The Supreme Court on Monday September 6 handed down its judgement in the appeal case brought by nine opposition parties against a High Court judgement that had dismissed their objections to the 2009 election results on technical grounds.
Chief Justice Peter Shivute in a judgement that took two hours to read said that the Rally for Democracy and Progress's and eight other parties' electoral application, submitted to Registrar of the Courts on January 4 2010, could not be rejected on the grounds that it was delivered outside the Registrar's office hours. Chief Justice Shivute, in a judgement compiled together with four other appeal judges, placed emphasis on the importance of election-related court applications in a constitutional democracy and supported the opposition parties' claim that exceptional circumstances could be applied in this case and that the late submission of the application could allowed at the discretion of the Registrar.

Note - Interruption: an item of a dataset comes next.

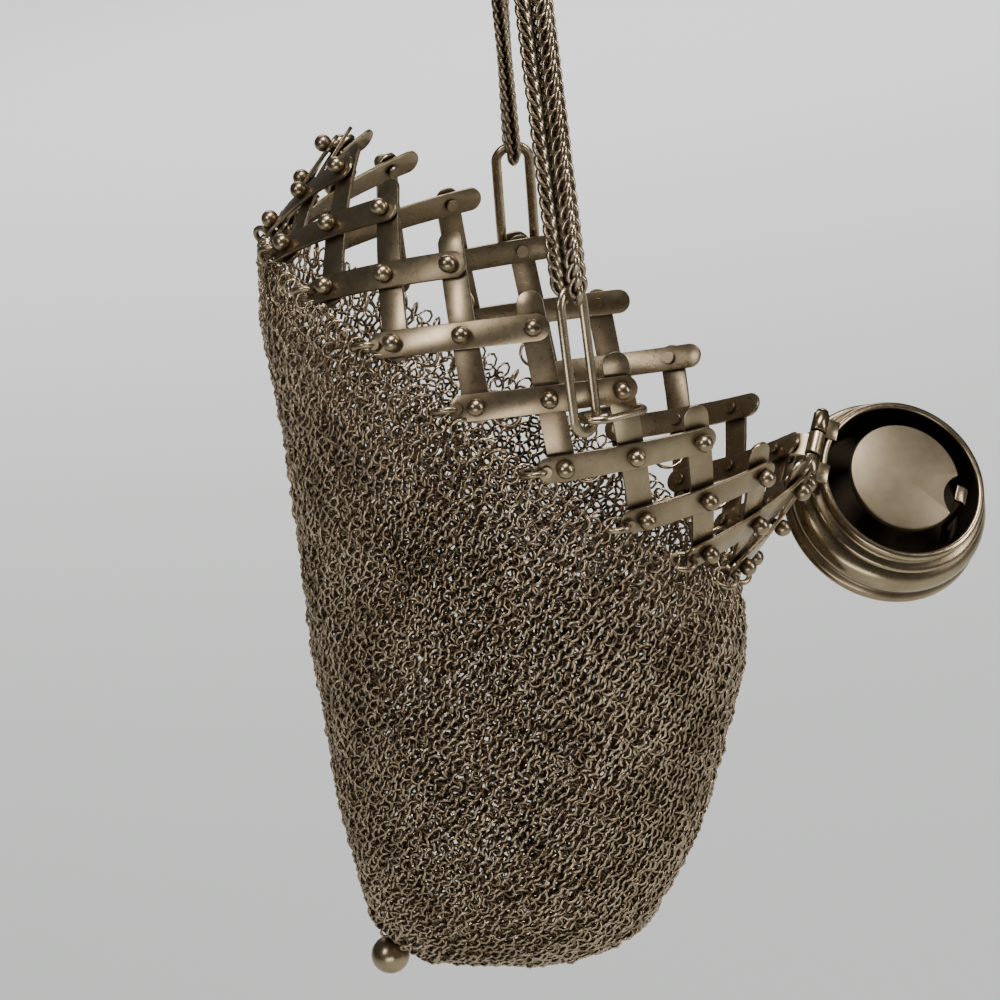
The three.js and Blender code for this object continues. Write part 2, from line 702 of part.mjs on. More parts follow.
purse.add(piece('handle_chain', toGeometry(handleChain()), darkSilver));

export default purse;
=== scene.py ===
import json
import math

import bpy
import numpy as np
from mathutils import Matrix, Vector


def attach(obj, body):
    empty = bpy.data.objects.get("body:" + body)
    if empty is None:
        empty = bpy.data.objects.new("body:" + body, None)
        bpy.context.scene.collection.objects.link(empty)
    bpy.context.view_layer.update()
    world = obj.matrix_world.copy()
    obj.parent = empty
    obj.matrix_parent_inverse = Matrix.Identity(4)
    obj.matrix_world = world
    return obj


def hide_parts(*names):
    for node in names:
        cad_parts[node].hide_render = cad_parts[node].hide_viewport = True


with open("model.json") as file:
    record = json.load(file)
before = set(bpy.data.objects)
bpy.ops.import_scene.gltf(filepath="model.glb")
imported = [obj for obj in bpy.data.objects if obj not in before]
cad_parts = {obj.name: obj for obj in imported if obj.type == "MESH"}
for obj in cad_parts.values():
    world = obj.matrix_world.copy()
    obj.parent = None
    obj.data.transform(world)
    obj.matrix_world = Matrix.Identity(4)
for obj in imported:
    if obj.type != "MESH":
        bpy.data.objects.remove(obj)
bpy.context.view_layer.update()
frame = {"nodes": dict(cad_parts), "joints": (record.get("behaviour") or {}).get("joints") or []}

# The purse hangs from its chain in front of a pale seamless backdrop and is seen through a long lens,
# from a little above and a little to the left, with the picture turned slightly.
MM = 0.001
AZIMUTH, ELEVATION, ROLL = math.radians(6.96), math.radians(17.34), math.radians(-7.41)
CAMERA_PLACE = (-92.6 * MM, -647.5 * MM, 50.0 * MM)
FOCAL_LENGTH, SENSOR_WIDTH = 165.1, 36.0
FLOOR_SIZE, FLOOR_HEIGHT = 8.0, -0.42
PURSE_MIDDLE = (0.0, 0.0, -0.15)

bpy.ops.object.camera_add(location=CAMERA_PLACE)
camera = bpy.context.object
camera.matrix_world = (
    Matrix.Translation(camera.location)
    @ Matrix.Rotation(-AZIMUTH, 4, "Z")
    @ Matrix.Rotation(math.pi / 2 - ELEVATION, 4, "X")
    @ Matrix.Rotation(ROLL, 4, "Z")
)
camera.data.lens = FOCAL_LENGTH
camera.data.sensor_width = SENSOR_WIDTH
camera.data.clip_start = 10 * MM
bpy.context.scene.camera = camera

bpy.ops.mesh.primitive_plane_add(size=FLOOR_SIZE, location=(0.0, 1.0, FLOOR_HEIGHT))
floor = bpy.context.object
floor.name = "floor"
paper = bpy.data.materials.new("backdrop_paper")
paper.use_nodes = True
paper_inputs = paper.node_tree.nodes["Principled BSDF"].inputs
paper_inputs["Base Color"].default_value = (0.60, 0.625, 0.60, 1.0)
paper_inputs["Roughness"].default_value = 0.9
floor.data.materials.append(paper)


def softbox(name, place, target, width, height, watts, spread=180.0):
    """A studio softbox that faces a point. A small spread, in degrees, keeps its light to that place."""
    bpy.ops.object.light_add(type="AREA", location=place)
    light = bpy.context.object
    light.name = name
    light.data.shape = "RECTANGLE"
    light.data.size = width
    light.data.size_y = height
    light.data.energy = watts
    light.data.spread = math.radians(spread)
    light.rotation_euler = (Vector(target) - Vector(place)).to_track_quat("-Z", "Y").to_euler()


softbox("light_left", (-0.50, -0.45, 0.30), PURSE_MIDDLE, 0.12, 0.30, 1.6)
softbox("light_over", (0.10, -0.16, 0.60), PURSE_MIDDLE, 0.45, 0.22, 7.0)
softbox("light_front", (-0.22, -0.80, -0.34), PURSE_MIDDLE, 0.60, 0.20, 1.8)
softbox("light_right", (0.60, -0.25, 0.05), PURSE_MIDDLE, 0.08, 0.45, 1.8)
softbox("light_backdrop", (0.3, 2.1, 1.3), (0.25, 1.45, FLOOR_HEIGHT), 1.8, 0.9, 22.5, spread=80.0)

world = bpy.data.worlds.new("studio")
bpy.context.scene.world = world
world.use_nodes = True
room_inputs = world.node_tree.nodes["Background"].inputs
room_inputs["Color"].default_value = (0.80, 0.82, 0.80, 1.0)
room_inputs["Strength"].default_value = 0.12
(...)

The judgement means that the case will now head back to the High Court for the arguments and merits of the substantive case, claiming serious and widespread irregularities in the 2009 elections, to be heard and considered. It is likely to be heard by the two original High Court Judges - Judge President Petrus Damaseb and Judge Collins Parker - who initially rejected the opposition case on technical grounds.
It is unclear when the case will be heard in the High Court as the court roll for the rest of 2010 is already packed. It is likely that case still has a long way to go - with a final resolution possibly being delayed to late 2011 or even 2012.